What happens when a startup hits more than US$30 billion in market cap almost overnight? Class-action lawsuits. We've seen this time and time again from professional litigants who are looking for an easy payout. It happened to Twitter, Facebook, and Google. Alcoholics Anonymous may be outraged, but the current situation means that the group continues to use Zoom every hour of every day. Sensitive support groups have said that Zoom violated their privacy. It's clear that they should not have been using Zoom for highly confidential meetings, and they should have taken the time to read the terms and conditions for use of the free version of the tool.
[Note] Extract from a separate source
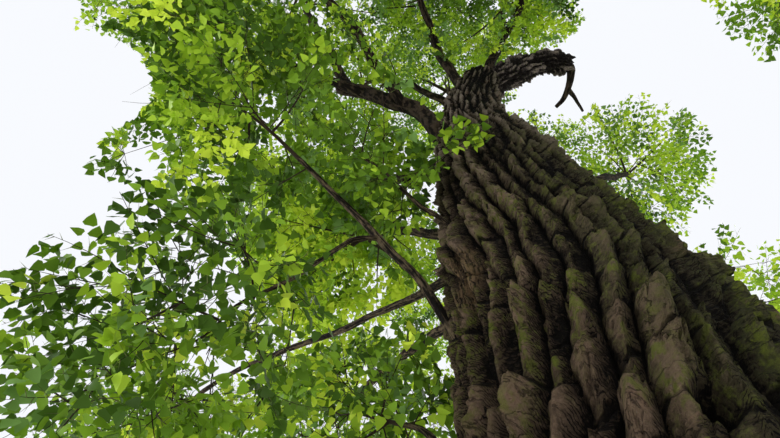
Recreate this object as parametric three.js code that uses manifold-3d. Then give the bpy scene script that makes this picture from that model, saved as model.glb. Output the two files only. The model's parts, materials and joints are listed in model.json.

Think of this: A relative gives you a free car so you can get to work and see friends. The car needs work (brakes, cooling system, steering), but the car is good enough to get you from point A to point B. You'll most likely use it. There's no need to sue your relative when you take it to the racetrack and try to do something the car should not do.

Zoom has done a lot in the last few days. It has fixed several of the coding flaws and limited some of the features that may be dangerous to privacy. Zoom has corrected a misleading claim regarding encryption, as it likely did not have anyone on staff that truly understood what "end to end" really means. It has also formed a council of chief information security officers and will be adopting secure coding standards. Zoom has been getting high marks in my circle of security colleagues for transparency. 

There are alternatives to Zoom. You can use Skype, Skype for Business, Microsoft Teams, Webex, or similar tools. Each has its strengths and limitations, and may result in having to pay for a subscription. In my opinion, none are as user friendly as Zoom.

So if you want to use Zoom and have concerns, set a password on your meetings (though not very user friendly), set up a waiting room and co-host to screen everyone coming into the session, set the “allow removed participant to rejoin” setting to off, and set screen sharing to only one or two users. Other advanced settings include not allowing participants to join with video (against Zoombombing) or playing a sound when someone joins to help you notice unwanted visitors. Do not record the session unless it's critical, and make sure everyone on the call verbally acknowledges that the session will be recorded. Store the recording on your local drive only and not in the cloud. Do not share screenshots of Zoom meetings, as your Zoom code will be in the upper left section of the screen (this affected the U.K. prime minister last week). If you do all of these things, you've reduced risk exponentially. But as a security pro, I don't see the need to do these things for most routine meetings—particularly those online yoga sessions.